I'm sure you are aware, but it isn't about men at all. It is a complaint about what is shown to boys, who see their role models only as men who kick-box and use brutal violence. Despite what @farntfar said (which is valid), name another modern male superhero who defeats his enemies armed with only logic and and a screwdriver. Anyway, I only said I had "sympathy" with that position, not that I agreed with it being the end of the world as we now it!
 
I might make a stab at answering who makes "another modern male superhero who defeats his enemies armed with only logic" if I had the slightest idea what boys (of various ages) watch on the TV** in the UK. (Back in my day, I had the many protagonists in Thunderbirds***, who did without a time machine and a magic wandsonic screwdriver, and had nothing but the equipment that a billionaire and his tame genius could knock together. There was some use of guns, if I recall correctly.)


** - Does anyone here know?

*** - There's been a recent remake, I believe.
 
Your "Role Model" committed genocide.
And he agonised over it, and he is plagued by his past decisions, but yes he isn't perfect.

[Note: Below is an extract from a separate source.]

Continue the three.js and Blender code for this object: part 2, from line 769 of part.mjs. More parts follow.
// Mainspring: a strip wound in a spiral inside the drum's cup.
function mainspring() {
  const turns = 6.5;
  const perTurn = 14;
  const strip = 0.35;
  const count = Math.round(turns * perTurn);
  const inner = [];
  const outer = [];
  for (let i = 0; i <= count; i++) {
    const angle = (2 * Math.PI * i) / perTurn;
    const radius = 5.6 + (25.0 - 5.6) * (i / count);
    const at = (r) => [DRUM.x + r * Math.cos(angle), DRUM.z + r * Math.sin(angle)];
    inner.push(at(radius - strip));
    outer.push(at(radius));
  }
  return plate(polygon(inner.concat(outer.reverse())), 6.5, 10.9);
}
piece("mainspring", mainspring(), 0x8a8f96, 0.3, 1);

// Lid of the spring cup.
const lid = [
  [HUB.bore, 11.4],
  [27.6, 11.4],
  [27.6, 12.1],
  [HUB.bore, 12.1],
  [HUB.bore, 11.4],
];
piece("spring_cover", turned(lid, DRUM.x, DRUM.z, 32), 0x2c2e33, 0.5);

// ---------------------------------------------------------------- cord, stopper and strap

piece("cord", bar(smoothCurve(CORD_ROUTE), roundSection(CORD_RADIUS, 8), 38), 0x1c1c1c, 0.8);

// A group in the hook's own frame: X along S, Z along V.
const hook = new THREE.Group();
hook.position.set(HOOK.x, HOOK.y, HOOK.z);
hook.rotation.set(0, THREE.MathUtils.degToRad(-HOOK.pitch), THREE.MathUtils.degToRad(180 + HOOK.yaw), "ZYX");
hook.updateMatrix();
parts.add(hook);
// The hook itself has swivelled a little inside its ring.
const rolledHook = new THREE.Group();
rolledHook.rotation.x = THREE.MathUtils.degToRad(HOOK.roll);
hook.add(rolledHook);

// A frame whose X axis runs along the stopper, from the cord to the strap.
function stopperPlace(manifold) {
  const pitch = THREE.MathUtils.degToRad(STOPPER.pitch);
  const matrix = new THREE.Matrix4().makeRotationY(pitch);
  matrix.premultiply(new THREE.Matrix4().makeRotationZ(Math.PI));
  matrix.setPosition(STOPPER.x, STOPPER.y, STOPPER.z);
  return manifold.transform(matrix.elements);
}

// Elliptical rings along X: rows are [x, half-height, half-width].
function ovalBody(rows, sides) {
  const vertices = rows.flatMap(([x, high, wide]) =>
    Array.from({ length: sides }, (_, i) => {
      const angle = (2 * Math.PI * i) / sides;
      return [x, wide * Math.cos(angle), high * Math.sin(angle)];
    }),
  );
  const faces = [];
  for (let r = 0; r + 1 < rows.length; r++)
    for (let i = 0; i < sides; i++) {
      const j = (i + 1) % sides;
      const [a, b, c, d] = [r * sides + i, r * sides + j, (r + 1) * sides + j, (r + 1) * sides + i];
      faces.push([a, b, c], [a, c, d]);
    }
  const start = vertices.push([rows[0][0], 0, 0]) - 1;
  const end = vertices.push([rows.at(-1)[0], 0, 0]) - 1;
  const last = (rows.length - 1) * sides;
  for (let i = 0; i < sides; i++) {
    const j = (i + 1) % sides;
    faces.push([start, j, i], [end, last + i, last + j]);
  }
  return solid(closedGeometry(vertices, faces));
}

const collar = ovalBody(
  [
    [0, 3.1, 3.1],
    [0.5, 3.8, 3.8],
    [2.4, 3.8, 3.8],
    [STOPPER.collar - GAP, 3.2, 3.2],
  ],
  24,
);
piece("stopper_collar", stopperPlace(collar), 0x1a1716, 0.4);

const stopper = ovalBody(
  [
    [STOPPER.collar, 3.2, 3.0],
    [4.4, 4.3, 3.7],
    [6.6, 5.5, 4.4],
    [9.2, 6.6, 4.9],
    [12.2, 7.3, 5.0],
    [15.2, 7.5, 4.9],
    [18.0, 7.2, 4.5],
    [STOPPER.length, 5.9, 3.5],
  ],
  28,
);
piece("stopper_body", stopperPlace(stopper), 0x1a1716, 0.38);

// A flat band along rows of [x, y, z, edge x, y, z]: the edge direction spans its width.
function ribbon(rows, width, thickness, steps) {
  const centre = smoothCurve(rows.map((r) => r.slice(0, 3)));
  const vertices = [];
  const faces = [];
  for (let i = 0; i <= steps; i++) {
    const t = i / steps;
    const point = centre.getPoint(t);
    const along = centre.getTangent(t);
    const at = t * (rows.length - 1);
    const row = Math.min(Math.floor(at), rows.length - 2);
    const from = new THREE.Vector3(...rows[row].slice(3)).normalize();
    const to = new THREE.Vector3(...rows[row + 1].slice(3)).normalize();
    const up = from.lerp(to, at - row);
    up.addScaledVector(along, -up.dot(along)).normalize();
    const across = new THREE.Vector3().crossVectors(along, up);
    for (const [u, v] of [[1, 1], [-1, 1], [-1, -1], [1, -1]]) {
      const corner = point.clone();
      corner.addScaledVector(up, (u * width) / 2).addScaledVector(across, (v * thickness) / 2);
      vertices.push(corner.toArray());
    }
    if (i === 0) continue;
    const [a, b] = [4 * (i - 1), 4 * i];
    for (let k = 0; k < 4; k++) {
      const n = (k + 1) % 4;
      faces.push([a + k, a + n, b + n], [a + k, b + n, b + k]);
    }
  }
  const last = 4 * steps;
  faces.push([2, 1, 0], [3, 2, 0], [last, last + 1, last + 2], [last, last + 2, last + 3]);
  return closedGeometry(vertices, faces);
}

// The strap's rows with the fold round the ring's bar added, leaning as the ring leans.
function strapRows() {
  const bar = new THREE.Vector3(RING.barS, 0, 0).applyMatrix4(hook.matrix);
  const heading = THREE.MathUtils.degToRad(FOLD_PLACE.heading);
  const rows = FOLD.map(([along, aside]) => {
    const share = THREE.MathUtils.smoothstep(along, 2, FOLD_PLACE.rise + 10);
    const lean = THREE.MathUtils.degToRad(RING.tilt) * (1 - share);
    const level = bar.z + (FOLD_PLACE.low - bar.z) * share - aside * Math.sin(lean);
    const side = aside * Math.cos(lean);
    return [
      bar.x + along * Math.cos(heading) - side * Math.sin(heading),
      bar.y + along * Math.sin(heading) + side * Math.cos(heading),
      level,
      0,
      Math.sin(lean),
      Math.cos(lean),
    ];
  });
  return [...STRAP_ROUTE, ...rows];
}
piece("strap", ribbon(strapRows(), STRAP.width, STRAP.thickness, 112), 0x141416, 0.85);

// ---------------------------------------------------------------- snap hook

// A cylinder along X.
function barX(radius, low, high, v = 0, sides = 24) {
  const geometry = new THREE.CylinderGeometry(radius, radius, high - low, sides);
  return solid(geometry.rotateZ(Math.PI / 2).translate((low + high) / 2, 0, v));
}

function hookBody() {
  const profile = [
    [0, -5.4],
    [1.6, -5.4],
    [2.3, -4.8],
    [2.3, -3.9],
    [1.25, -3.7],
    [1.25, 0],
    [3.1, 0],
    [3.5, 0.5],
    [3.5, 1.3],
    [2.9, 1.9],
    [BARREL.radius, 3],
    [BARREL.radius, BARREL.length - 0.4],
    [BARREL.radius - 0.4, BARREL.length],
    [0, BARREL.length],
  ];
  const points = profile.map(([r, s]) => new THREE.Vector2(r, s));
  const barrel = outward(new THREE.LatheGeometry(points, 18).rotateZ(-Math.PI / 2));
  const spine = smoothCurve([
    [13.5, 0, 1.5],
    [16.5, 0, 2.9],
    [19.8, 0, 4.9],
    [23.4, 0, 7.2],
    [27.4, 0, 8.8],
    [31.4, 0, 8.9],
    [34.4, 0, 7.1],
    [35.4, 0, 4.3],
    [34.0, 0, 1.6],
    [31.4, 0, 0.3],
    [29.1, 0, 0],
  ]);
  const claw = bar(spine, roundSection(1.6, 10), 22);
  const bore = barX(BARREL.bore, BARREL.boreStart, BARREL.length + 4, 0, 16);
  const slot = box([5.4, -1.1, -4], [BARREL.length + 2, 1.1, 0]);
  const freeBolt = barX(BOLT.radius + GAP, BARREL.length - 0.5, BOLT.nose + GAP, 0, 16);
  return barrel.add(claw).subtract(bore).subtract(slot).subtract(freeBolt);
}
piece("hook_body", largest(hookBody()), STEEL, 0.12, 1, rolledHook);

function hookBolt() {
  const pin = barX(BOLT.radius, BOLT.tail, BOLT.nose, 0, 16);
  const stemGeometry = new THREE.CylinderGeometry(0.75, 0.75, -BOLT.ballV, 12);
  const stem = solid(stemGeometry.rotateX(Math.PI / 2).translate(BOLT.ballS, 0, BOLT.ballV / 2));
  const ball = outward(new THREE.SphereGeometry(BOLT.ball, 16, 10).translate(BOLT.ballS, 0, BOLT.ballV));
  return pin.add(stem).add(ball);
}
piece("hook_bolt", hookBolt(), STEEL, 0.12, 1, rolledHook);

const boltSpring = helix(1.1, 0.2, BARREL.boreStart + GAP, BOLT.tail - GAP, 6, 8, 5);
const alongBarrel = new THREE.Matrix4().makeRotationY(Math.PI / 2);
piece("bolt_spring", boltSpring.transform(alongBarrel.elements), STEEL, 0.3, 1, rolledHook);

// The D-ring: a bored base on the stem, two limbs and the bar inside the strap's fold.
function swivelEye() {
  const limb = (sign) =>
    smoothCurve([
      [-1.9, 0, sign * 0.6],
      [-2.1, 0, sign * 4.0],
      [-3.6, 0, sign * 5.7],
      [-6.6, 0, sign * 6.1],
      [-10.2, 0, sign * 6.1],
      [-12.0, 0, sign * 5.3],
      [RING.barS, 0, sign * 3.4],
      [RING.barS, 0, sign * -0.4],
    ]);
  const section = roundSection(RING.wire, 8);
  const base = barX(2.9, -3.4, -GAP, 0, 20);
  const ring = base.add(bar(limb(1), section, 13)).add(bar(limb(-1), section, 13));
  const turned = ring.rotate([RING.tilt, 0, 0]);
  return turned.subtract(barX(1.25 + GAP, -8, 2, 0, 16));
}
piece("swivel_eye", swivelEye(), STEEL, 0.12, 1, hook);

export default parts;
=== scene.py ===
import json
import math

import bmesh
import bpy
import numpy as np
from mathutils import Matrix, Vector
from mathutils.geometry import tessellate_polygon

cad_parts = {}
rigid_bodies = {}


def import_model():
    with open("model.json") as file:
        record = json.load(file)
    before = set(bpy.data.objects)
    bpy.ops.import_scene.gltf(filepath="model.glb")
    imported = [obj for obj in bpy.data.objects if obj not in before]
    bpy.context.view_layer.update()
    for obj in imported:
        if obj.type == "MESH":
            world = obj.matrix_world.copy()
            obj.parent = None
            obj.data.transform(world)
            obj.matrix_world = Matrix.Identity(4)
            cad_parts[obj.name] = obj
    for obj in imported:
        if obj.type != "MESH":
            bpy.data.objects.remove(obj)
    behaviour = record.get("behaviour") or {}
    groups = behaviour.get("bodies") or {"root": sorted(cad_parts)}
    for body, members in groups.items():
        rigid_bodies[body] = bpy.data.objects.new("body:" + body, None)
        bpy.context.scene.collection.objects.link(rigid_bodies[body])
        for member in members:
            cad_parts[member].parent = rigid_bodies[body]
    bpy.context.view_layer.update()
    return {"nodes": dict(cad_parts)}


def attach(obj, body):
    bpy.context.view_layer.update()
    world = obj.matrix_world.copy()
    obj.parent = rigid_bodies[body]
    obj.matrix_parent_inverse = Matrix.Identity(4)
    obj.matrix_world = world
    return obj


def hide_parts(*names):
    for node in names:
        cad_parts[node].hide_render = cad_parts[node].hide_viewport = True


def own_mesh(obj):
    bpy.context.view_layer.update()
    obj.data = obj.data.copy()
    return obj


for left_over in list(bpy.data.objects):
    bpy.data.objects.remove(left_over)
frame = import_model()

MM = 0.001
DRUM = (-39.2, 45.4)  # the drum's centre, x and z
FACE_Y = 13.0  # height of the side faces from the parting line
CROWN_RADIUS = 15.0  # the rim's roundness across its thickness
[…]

Maybe, that fact is something we can all touch upon.

I'm pretty sure that "boys" are not only looking to TV for role models, and I don't want to stray into "World Affairs" territory, but it is a sad fact of life that many boys have no father figures other than those of fiction.
 
Think about your own childhood. Did you have a role model? Someone you looked up to and tried to be like?

I didn't. And most of the people I've asked didn't. They became the people they are because of their interactions with the people in their lives - or in spite of those interactions.

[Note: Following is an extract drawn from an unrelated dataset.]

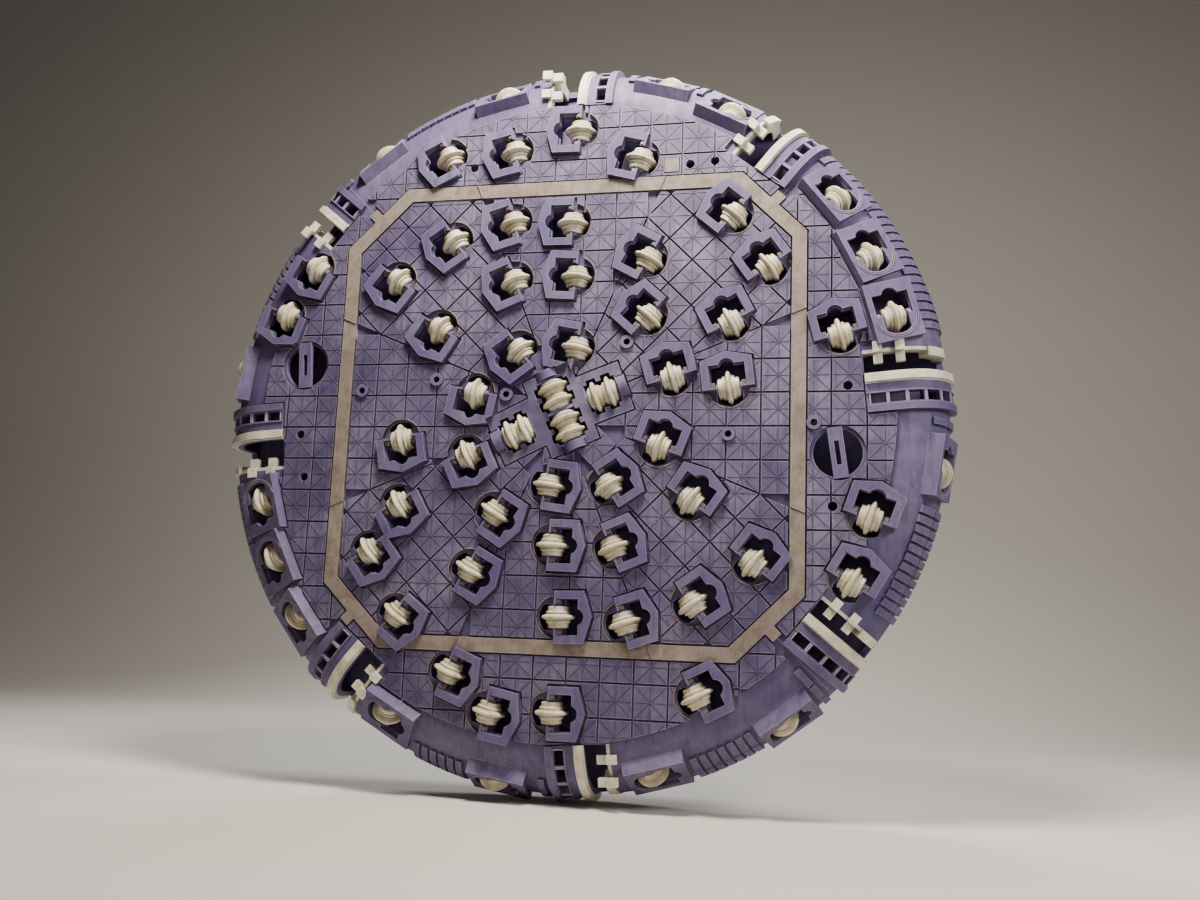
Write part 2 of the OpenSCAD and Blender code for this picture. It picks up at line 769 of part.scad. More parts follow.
// Part of the face that a leaning cutter's box takes up
module gauge_footprint(c, grow = 0) {
    rotate([0, 0, c[1]]) translate([c[0] - gauge_hw * cos(c[2]) - grow, -gauge_back - grow])
        square([rim_r, gauge_back + gauge_l + 2 * grow]);
}

// Saddle blocks of a cutter below the plate, from its middle out to half, each side moved out by grow
module saddle_blocks(half, grow = 0) {
    for (s = [-1, 1])
        translate([s * (half - saddle_w / 2), 0, saddle_top - saddle_h / 2])
            cube([saddle_w + 2 * grow, saddle_l + 2 * grow, saddle_h + 2 * grow], center = true);
}

// Shaft of a single cutter, laid in its saddle blocks
module cutter_shaft(half) {
    rotate([0, 90, 0]) cylinder(r = shaft_r, h = 2 * (slot_hw - seat_gap), center = true);
    saddle_blocks(half);
}

// Shafts and saddles of the flat cutters and the twins
module cutter_saddles() {
    slot = twin_l / 2 + twin_gap;
    color(DARK) laid() {
        for (c = concat(CENTRE_CUTTERS, OUTER_CUTTERS)) at_cutter(c) cutter_shaft(pocket_hw - seat_gap);
        for (c = TWIN_CUTTERS) at_cutter(c) {
            rotate([0, 90, 0]) cylinder(r = shaft_r, h = 2 * slot - 2 * eps, center = true);
            for (s = [-1, 1])
                translate([s * (slot - twin_saddle_t / 2 - seat_gap), 0, shaft_r + 2 * eps - saddle_h / 2])
                    cube([twin_saddle_t, 2 * (shoulder_r + twin_gap - seat_gap), saddle_h], center = true);
        }
    }
}

// Distance of a point from a line, on the side that is kept
function side_of(p, l) = l[1] - (p[0] * l[0][0] + p[1] * l[0][1]);
// An outline cut off at one line
function cut_by(poly, l) = [
    for (i = [0:len(poly) - 1])
        let (a = poly[i], b = poly[(i + 1) % len(poly)], sa = side_of(a, l), sb = side_of(b, l))
            each concat(sa >= 0 ? [a] : [], sa * sb < 0 ? [a + (b - a) * sa / (sa - sb)] : [])
];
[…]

Frankly, the whole idea of "Role Models" is ludicrous.

I had a racist, womanizing father. Yet, I never cheated on either of my wives or any of my girlfriends. And anyone who knows me knows I'm not racist.

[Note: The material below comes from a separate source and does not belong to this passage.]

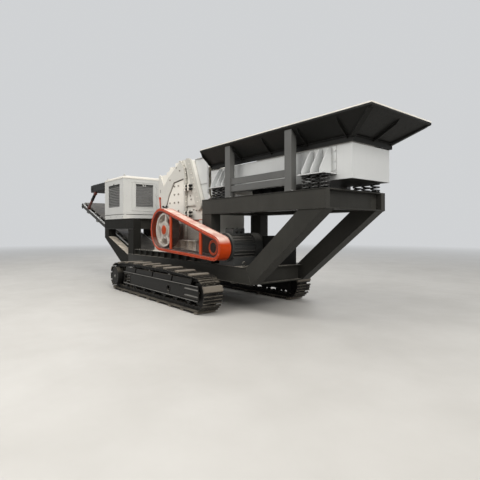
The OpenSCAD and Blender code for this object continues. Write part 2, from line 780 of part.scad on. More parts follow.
module drive_belts() {
    step = 180 / arc_n;
    y0 = pulley_y0 + 8;
    belt_pitch = (pulley_w - 16) / belt_n;
    r1 = (pulley_r + gap) / cos(step);
    r2 = (motor_pulley_r + gap) / cos(step);
    color("#1b1b1a") place() for (i = [0:belt_n - 1])
        along_y(y0 + i * belt_pitch + 4, y0 + (i + 1) * belt_pitch - 4) difference() {
            polygon(belt_outline(-rotor_x, rotor_z, r1 + belt_h, -motor_x, motor_z, r2 + belt_h, arc_n));
            polygon(belt_outline(-rotor_x, rotor_z, r1, -motor_x, motor_z, r2, arc_n));
        }
}

guard_a = [-rotor_x - 114, rotor_z + 12, 505];
guard_b = [-motor_x + 42, motor_z - 10, 243];
guard_t = 10;
guard_bars = [-rotor_x + 381, -motor_x - 422];
guard_bar_w = 80;
guard_bar_d = 30;

module guard_outline(less) {
    polygon(belt_outline(guard_a[0], guard_a[1], guard_a[2] - less, guard_b[0], guard_b[1],
        guard_b[2] - less, 24));
}

module belt_guard() {
    color("#d2542c") place() {
        along_y(-guard_y, -guard_y + guard_d) difference() {
            guard_outline(0);
            guard_outline(guard_t);
        }
        along_y(-guard_y, -guard_y + guard_t) difference() {
            guard_outline(0);
            guard_outline(guard_border);
        }
        along_y(-guard_y - 6, -guard_y) difference() {
            guard_outline(22);
            guard_outline(guard_border - 22);
        }
        along_y(-guard_y, -guard_y + guard_bar_d)
            for (x = guard_bars)
                intersection() {
                    guard_outline(5);
                    translate([x - guard_bar_w / 2, 500]) square([guard_bar_w, 2000]);
                }
        block(-upper_l - 600, -upper_l, -guard_y + guard_d - 8, -half_w + 90, high_z - 122, high_z - 108);
    }
}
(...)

Television males in my time included the bigot Archie Bunker and the drunkard Hawkeye (M.A.S.H.). Then there was the blood-sucking Barnabus Collins and the obese Captain Kangaroo.

We've never had television role models. Not even Beaver's dad was looked up to by boys. We made fun of Mr. Brady.

Role Models? What a farce. Children grow up to be like they are from experiences - or in spite of them. If the adult isn't dealing directly with the individual child, he/she isn't a model - good or bad.
 
name another modern male superhero who defeats his enemies armed with only logic and and a screwdriver.

At the beginning Steed, Templar, The Traceys (thank you Ursa) etc. Far less violence on the telly back then, because it wasn't allowed.
And it's true that since the Davros speech in Journey's End DW generally "offers them a choice" before he blows them up, which is nice.

Which doesn't mean that in the playground the following week we didn't have a lot of shootings and explosions. :)
Boys chose their own role models according to their already existing temperaments. Some choose the Doctor, some the Daleks (Some the little guy on the trolley who made money and gurgled a lot).
(Not quite a role model, but I always wanted to play an ice warrior, but just for the hissy voice and the head swivelling. :))
 
Okay, okay, already! I hereby withdraw any small sympathy that I may have once had for that position, namely, that a genocidal, mass-murderer with a god-complex, who dictates his own single agenda on everyone else, could ever be a good role model for boys. I'm still certain that boys need good role models, in a world in which many boys grow up in single parent households, without any influence of a father or any male relatives, and often in schools without male teachers, and for whom criminal gang leaders or violent fictional men could be an influence on their behaviour, but I was certainly never proposing that watching TV somehow indoctrinates children, or that the problems or the solutions could ever be a simple as that.

With that out of the way, do any other arguments against this decision to cast a woman as Doctor Who still remain?
 
And, I should add, I am on record around here somewhere as being either dubious or against the idea not too long ago. I've been known to change my mind on things in the face of opposing evidence. :p
 
This time next year we can look at our comments in here, and perhaps 'Tsk Tsk' while shaking our heads at how incredibly young and naive we were in our opinions :D :)
 
As I stopped watching a little while ago, I'm not especially fired up either way on this. I do think it's perfectly legitimate to hold the view the Doctor should be a man, though. If diversity is a good thing, then diversity of opinion must be too.

Personally, I'm not fussed. Demography can matter for characters (I think Bond must always be a man, and British, because those aspects are core to his character, likewise Othello must always be black) but it isn't central to the vast majority of them.